— begin Entries shown —

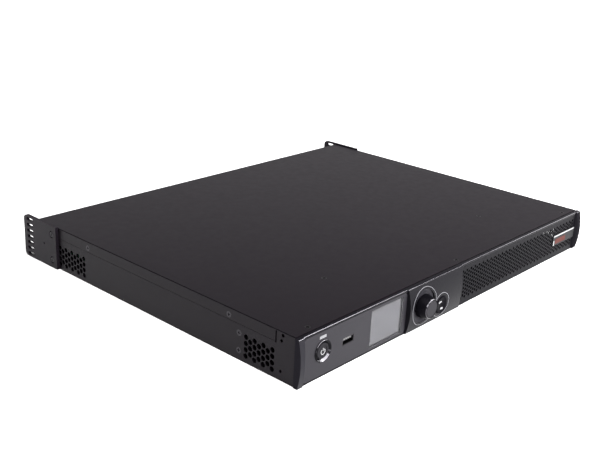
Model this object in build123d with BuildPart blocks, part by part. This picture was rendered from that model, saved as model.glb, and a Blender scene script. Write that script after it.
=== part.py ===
from build123d import *
import os

# One-unit rack power supply with a battery bank.
# Millimetres. +X right as seen from the front, +Y to the rear, +Z up.
# The origin is the centre of the chassis bottom face; the front faces -Y.

# ---- driving dimensions -------------------------------------------------
chassis_width = 440.0
chassis_depth = 336.4
chassis_height = 41.1
sheet = 1.0
panel_sheet = 1.2

side_x = chassis_width / 2
front_y = -chassis_depth / 2
rear_y = chassis_depth / 2
cover_underside = chassis_height - sheet
flange_under_cover = cover_underside - 0.05

# the cover's side flange lies in a joggle of the tray's side wall
flange_bottom = 31.1
joggle_z = flange_bottom - 0.3
joggle = sheet + 0.2
cover_front_y = front_y + 0.8
cover_front_slit = (-148.9, -147.6)
flange_screw_ys = (-97.2, 87.7)
flange_screw_z = 35.0

# front bezel
bezel_half = 221.0
bezel_bottom = 0.1
bezel_top = 40.9
bezel_edge_y = -172.4
bezel_crest_y = -174.9
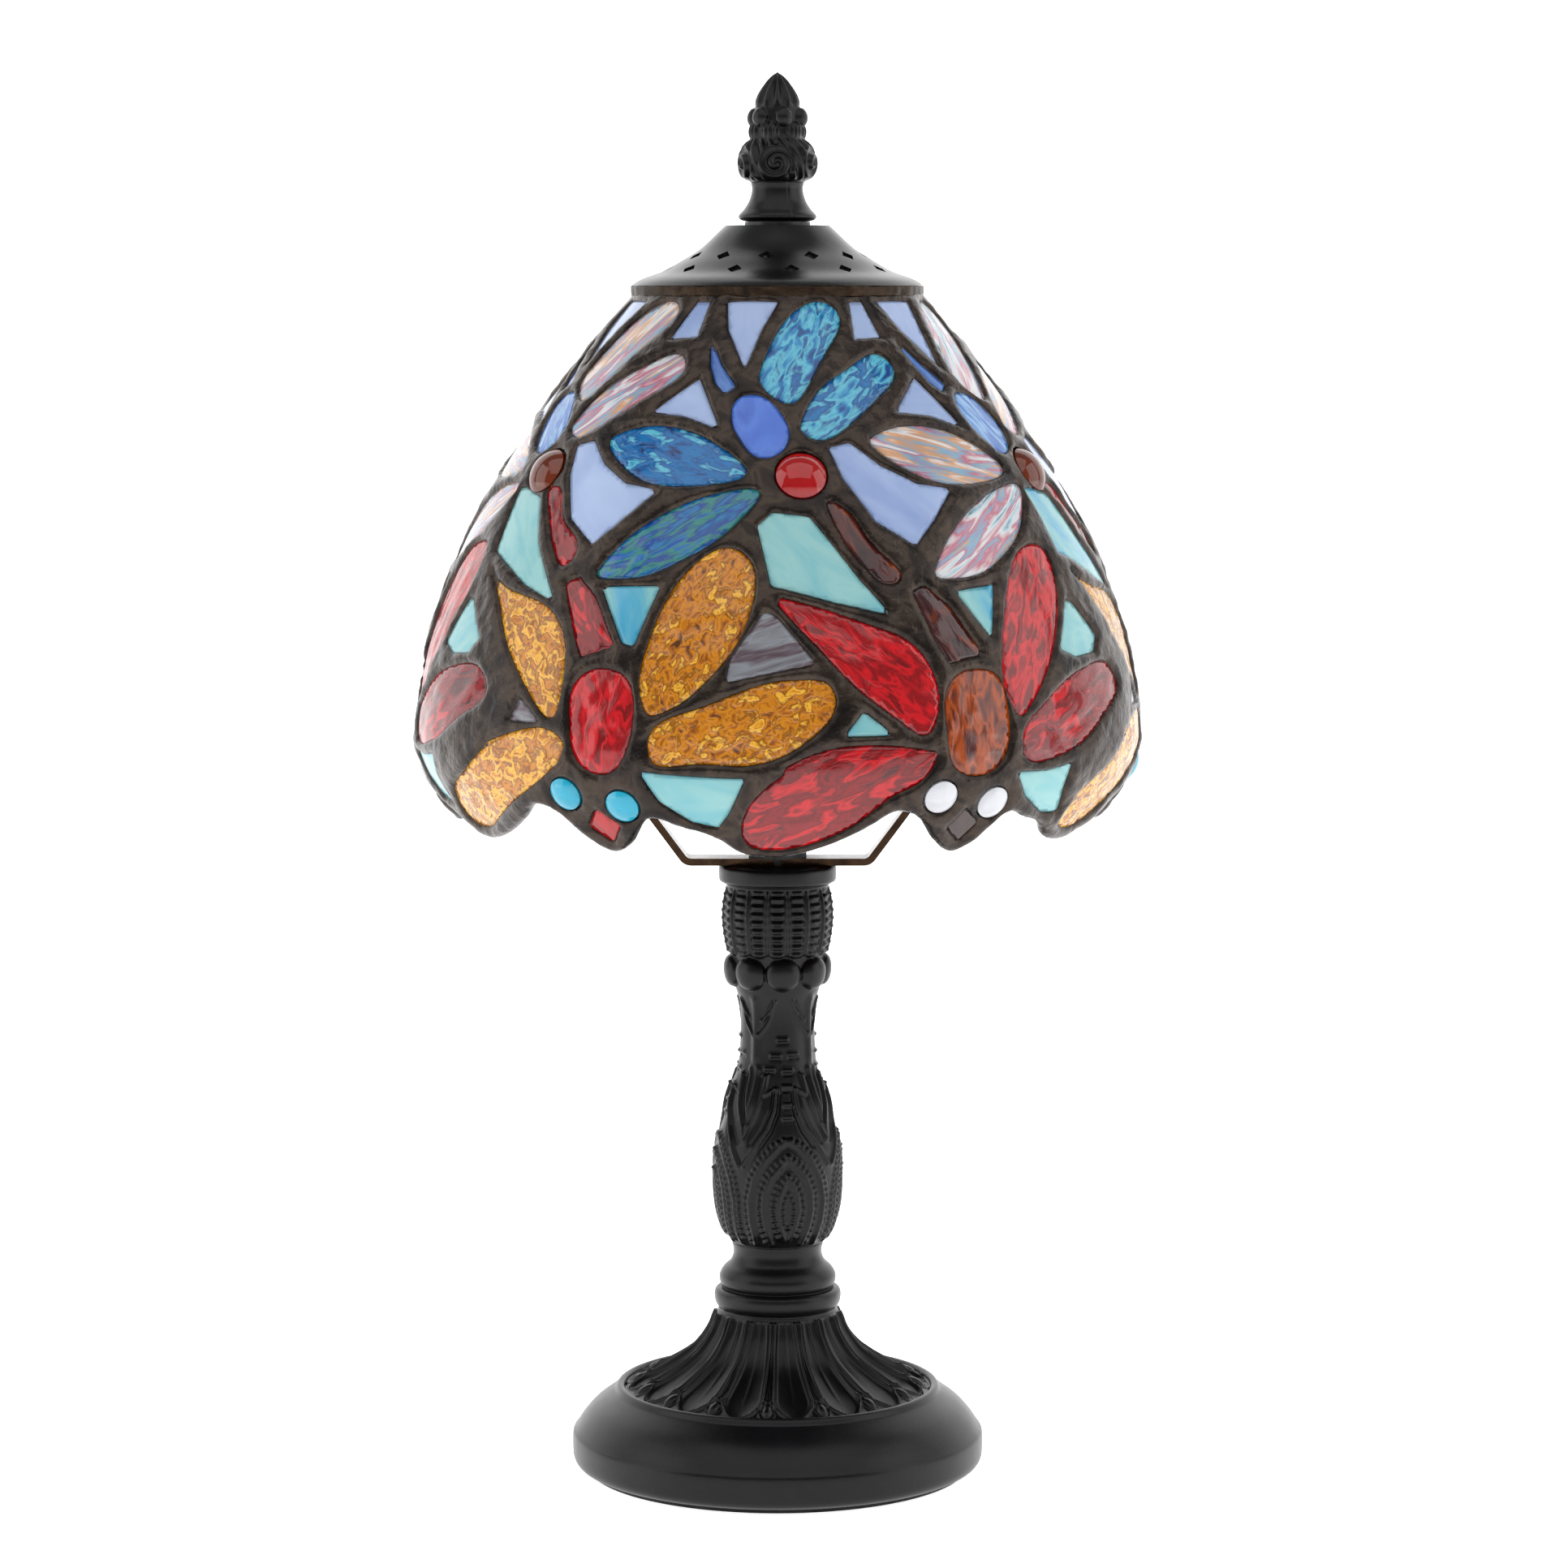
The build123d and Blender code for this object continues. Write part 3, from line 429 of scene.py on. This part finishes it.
def inside(x, y, poly):
    """Which points lie inside a closed outline."""
    hit = np.zeros(len(x), bool)
    for (ax, ay), (bx, by) in zip(poly, np.roll(poly, -1, 0)):
        if ay != by:
            hit ^= ((ay > y) != (by > y)) & (x < (bx - ax) * (y - ay) / (by - ay) + ax)
    return hit


def pane_object(name, loops, relief, high, space=1.35, seed=1, by_height=False):
    """The panes of one glass as solid pieces, with relief of a height on both faces."""
    rng = np.random.default_rng(seed)
    verts, faces, grain, tone = [], [], [], []
    count = 0
    for loop in loops:
        mid, arc_mid = loop[:, 0].mean(), loop[:, 1].mean()
        r = np.interp(arc_mid, ARC, ARC_R)
        edge = np.column_stack([(loop[:, 0] - mid) * r, loop[:, 1] - arc_mid])
        low, top = edge.min(0), edge.max(0)
        gx, gy = np.meshgrid(np.arange(low[0], top[0], space), np.arange(low[1], top[1], space * 0.87))
        gx = gx + (np.arange(gx.shape[0]) % 2)[:, None] * space / 2
        pts = np.column_stack([gx.ravel(), gy.ravel()])
        pts = pts[inside(pts[:, 0], pts[:, 1], edge)]
        if len(pts):
            gap = np.sqrt(((pts[:, None] - edge[None]) ** 2).sum(-1).min(1))
            pts = pts[gap > space * 0.45]
        flat = np.vstack([edge, pts])
        vs, _, tris, *_ = delaunay_2d_cdt([Vector(p) for p in flat], [], [list(range(len(edge)))], 1, 1e-5)
        vs = np.array([(v.x, v.y) for v in vs])
        gap = np.sqrt(((vs[:, None] - edge[None]) ** 2).sum(-1).min(1))
        spread = vs - vs.mean(0)
        axis = np.linalg.svd(spread[rng.permutation(len(spread))[:400]], full_matrices=False)[2][0]
        turned = np.column_stack([spread @ axis, spread @ np.array([-axis[1], axis[0]])])
        shift = rng.uniform(-40, 40, 2)
        local = np.column_stack([turned + shift, np.full(len(turned), rng.uniform(-30, 30))])
        rise = high * relief(local) * np.clip(gap / 2.0, 0, 1)
        angle, arc = vs[:, 0] / r + mid, vs[:, 1] + arc_mid
        outer = on_dome(angle, arc, rise - FOIL_SINK)
        inner = on_dome(angle, arc, -GLASS_THICK + FOIL_SINK - 0.6 * rise)
        n = len(vs)
        used = {}
        for t in tris:
            faces.append(tuple(count + k for k in t))
            faces.append(tuple(count + n + k for k in reversed(t)))
            for a, b in zip(t, t[1:] + t[:1]):
                used[(a, b)] = True
        for a, b in used:
            if (b, a) not in used:
                faces.append((count + b, count + a, count + n + a, count + n + b))
        verts.append(np.vstack([outer, inner]))
        grain.append(np.vstack([local, local + (0, 0, 3)]))
        mood = rng.uniform(0, 1)
        if by_height:
            mood = float(np.interp(arc_mid, ARC, ARC_Z) < BODY_SPLIT_Z)
        tone.append(np.full(2 * n, mood))
        count += 2 * n
    obj = make_object(name, np.vstack(verts), faces)
    grain_layer = obj.data.attributes.new("grain", "FLOAT_VECTOR", "POINT")
    grain_layer.data.foreach_set("vector", np.vstack(grain).ravel())
    tone_layer = obj.data.attributes.new("tone", "FLOAT", "POINT")
    tone_layer.data.foreach_set("value", np.concatenate(tone))
    return obj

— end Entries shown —

Work required: Extract each line of the material exactly as it stands.

Answer to the exercise:
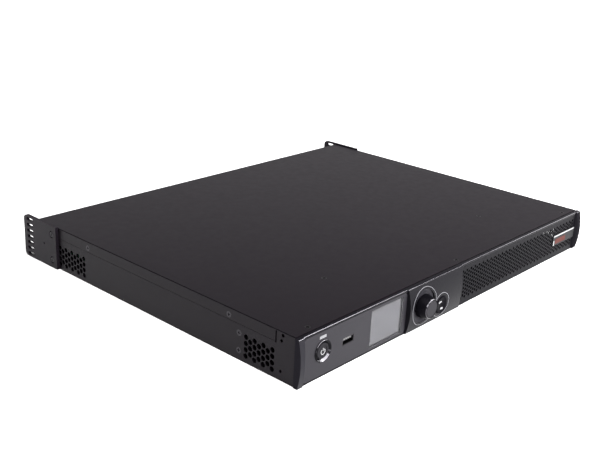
Model this object in build123d with BuildPart blocks, part by part. This picture was rendered from that model, saved as model.glb, and a Blender scene script. Write that script after it.
=== part.py ===
from build123d import *
import os

# One-unit rack power supply with a battery bank.
# Millimetres. +X right as seen from the front, +Y to the rear, +Z up.
# The origin is the centre of the chassis bottom face; the front faces -Y.

# ---- driving dimensions -------------------------------------------------
chassis_width = 440.0
chassis_depth = 336.4
chassis_height = 41.1
sheet = 1.0
panel_sheet = 1.2

side_x = chassis_width / 2
front_y = -chassis_depth / 2
rear_y = chassis_depth / 2
cover_underside = chassis_height - sheet
flange_under_cover = cover_underside - 0.05

# the cover's side flange lies in a joggle of the tray's side wall
flange_bottom = 31.1
joggle_z = flange_bottom - 0.3
joggle = sheet + 0.2
cover_front_y = front_y + 0.8
cover_front_slit = (-148.9, -147.6)
flange_screw_ys = (-97.2, 87.7)
flange_screw_z = 35.0

# front bezel
bezel_half = 221.0
bezel_bottom = 0.1
bezel_top = 40.9
bezel_edge_y = -172.4
bezel_crest_y = -174.9
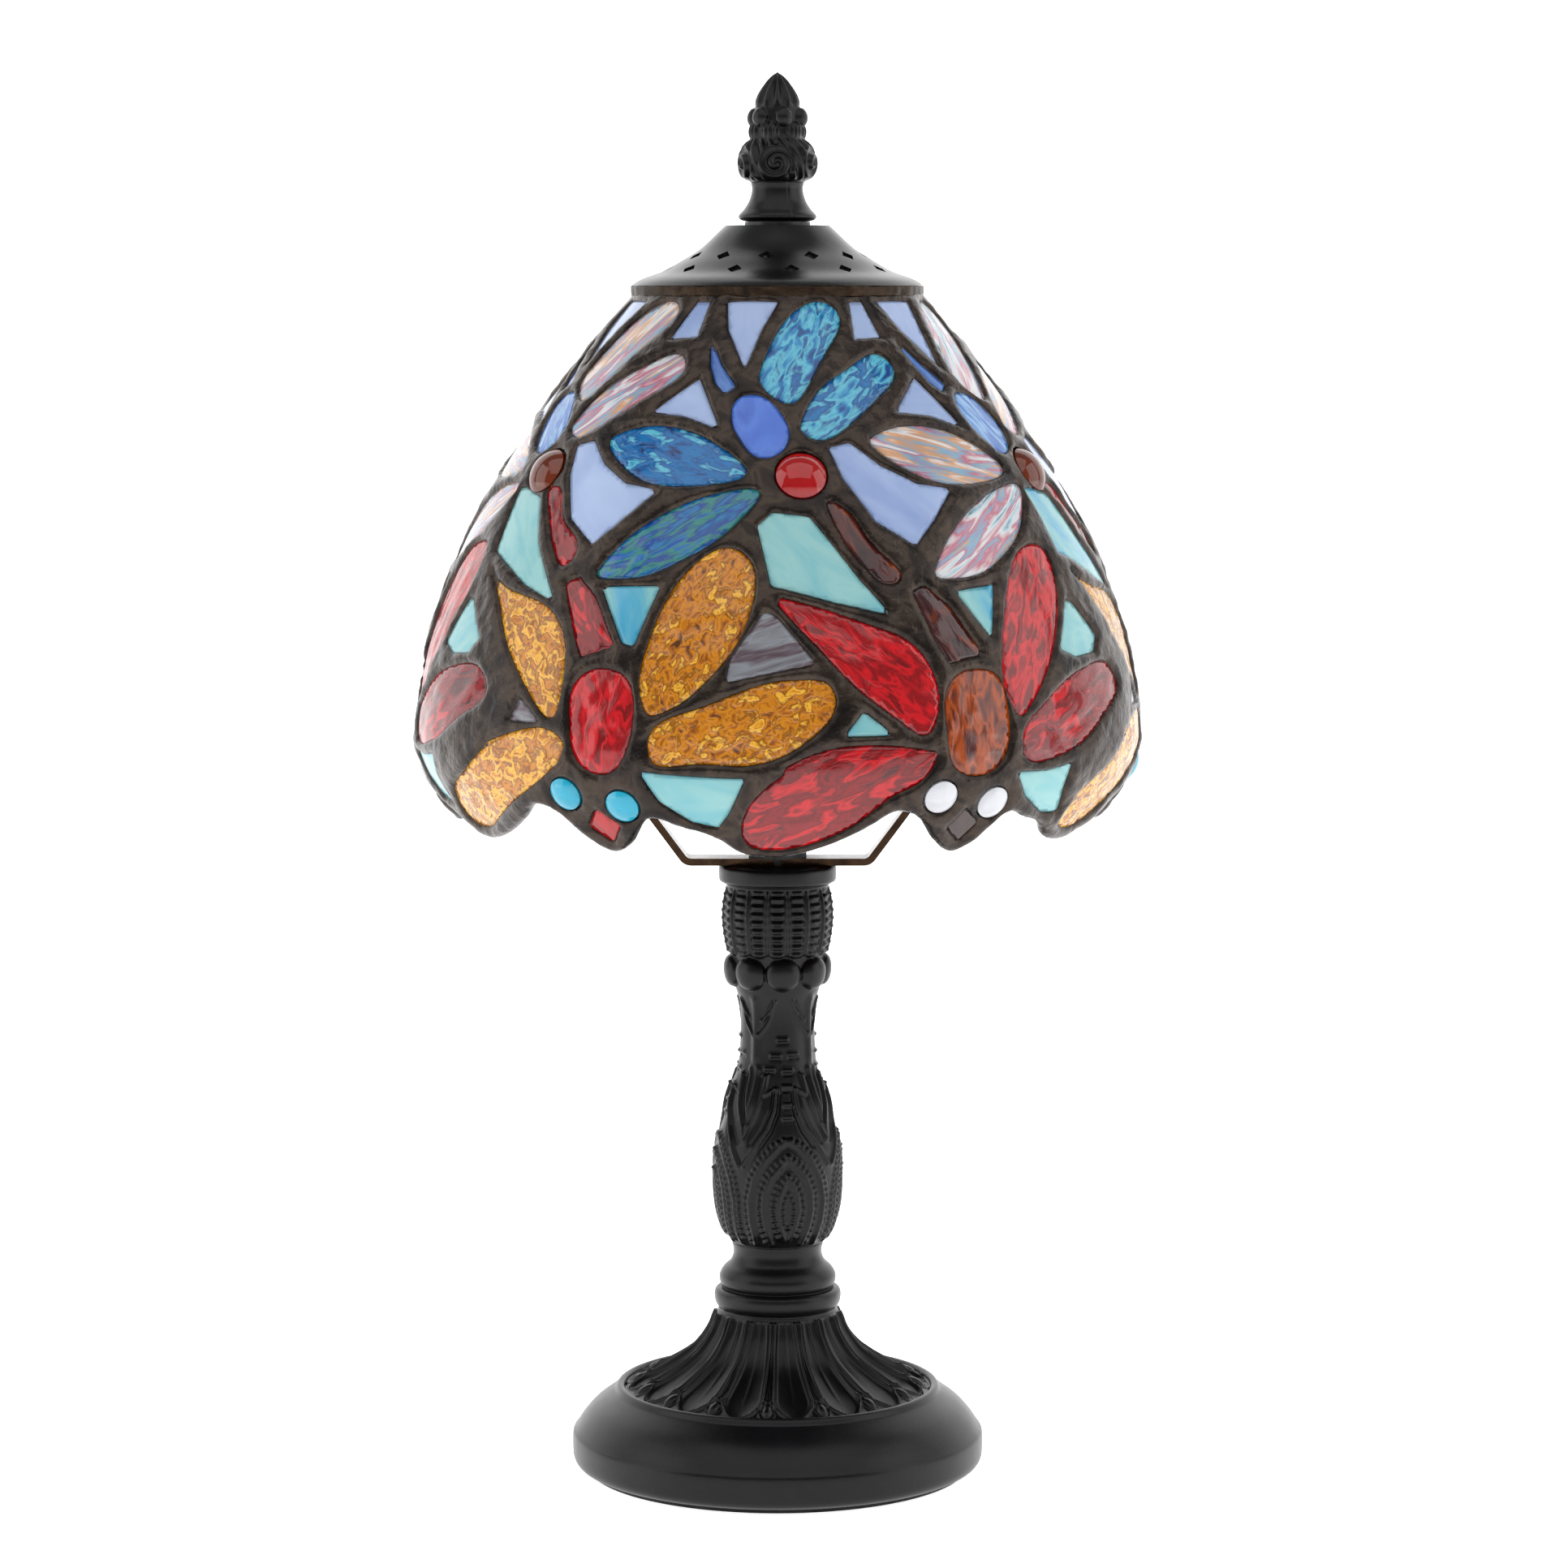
The build123d and Blender code for this object continues. Write part 3, from line 429 of scene.py on. This part finishes it.
def inside(x, y, poly):
    """Which points lie inside a closed outline."""
    hit = np.zeros(len(x), bool)
    for (ax, ay), (bx, by) in zip(poly, np.roll(poly, -1, 0)):
        if ay != by:
            hit ^= ((ay > y) != (by > y)) & (x < (bx - ax) * (y - ay) / (by - ay) + ax)
    return hit


def pane_object(name, loops, relief, high, space=1.35, seed=1, by_height=False):
    """The panes of one glass as solid pieces, with relief of a height on both faces."""
    rng = np.random.default_rng(seed)
    verts, faces, grain, tone = [], [], [], []
    count = 0
    for loop in loops:
        mid, arc_mid = loop[:, 0].mean(), loop[:, 1].mean()
        r = np.interp(arc_mid, ARC, ARC_R)
        edge = np.column_stack([(loop[:, 0] - mid) * r, loop[:, 1] - arc_mid])
        low, top = edge.min(0), edge.max(0)
        gx, gy = np.meshgrid(np.arange(low[0], top[0], space), np.arange(low[1], top[1], space * 0.87))
        gx = gx + (np.arange(gx.shape[0]) % 2)[:, None] * space / 2
        pts = np.column_stack([gx.ravel(), gy.ravel()])
        pts = pts[inside(pts[:, 0], pts[:, 1], edge)]
        if len(pts):
            gap = np.sqrt(((pts[:, None] - edge[None]) ** 2).sum(-1).min(1))
            pts = pts[gap > space * 0.45]
        flat = np.vstack([edge, pts])
        vs, _, tris, *_ = delaunay_2d_cdt([Vector(p) for p in flat], [], [list(range(len(edge)))], 1, 1e-5)
        vs = np.array([(v.x, v.y) for v in vs])
        gap = np.sqrt(((vs[:, None] - edge[None]) ** 2).sum(-1).min(1))
        spread = vs - vs.mean(0)
        axis = np.linalg.svd(spread[rng.permutation(len(spread))[:400]], full_matrices=False)[2][0]
        turned = np.column_stack([spread @ axis, spread @ np.array([-axis[1], axis[0]])])
        shift = rng.uniform(-40, 40, 2)
        local = np.column_stack([turned + shift, np.full(len(turned), rng.uniform(-30, 30))])
        rise = high * relief(local) * np.clip(gap / 2.0, 0, 1)
        angle, arc = vs[:, 0] / r + mid, vs[:, 1] + arc_mid
        outer = on_dome(angle, arc, rise - FOIL_SINK)
        inner = on_dome(angle, arc, -GLASS_THICK + FOIL_SINK - 0.6 * rise)
        n = len(vs)
        used = {}
        for t in tris:
            faces.append(tuple(count + k for k in t))
            faces.append(tuple(count + n + k for k in reversed(t)))
            for a, b in zip(t, t[1:] + t[:1]):
                used[(a, b)] = True
        for a, b in used:
            if (b, a) not in used:
                faces.append((count + b, count + a, count + n + a, count + n + b))
        verts.append(np.vstack([outer, inner]))
        grain.append(np.vstack([local, local + (0, 0, 3)]))
        mood = rng.uniform(0, 1)
        if by_height:
            mood = float(np.interp(arc_mid, ARC, ARC_Z) < BODY_SPLIT_Z)
        tone.append(np.full(2 * n, mood))
        count += 2 * n
    obj = make_object(name, np.vstack(verts), faces)
    grain_layer = obj.data.attributes.new("grain", "FLOAT_VECTOR", "POINT")
    grain_layer.data.foreach_set("vector", np.vstack(grain).ravel())
    tone_layer = obj.data.attributes.new("tone", "FLOAT", "POINT")
    tone_layer.data.foreach_set("value", np.concatenate(tone))
    return obj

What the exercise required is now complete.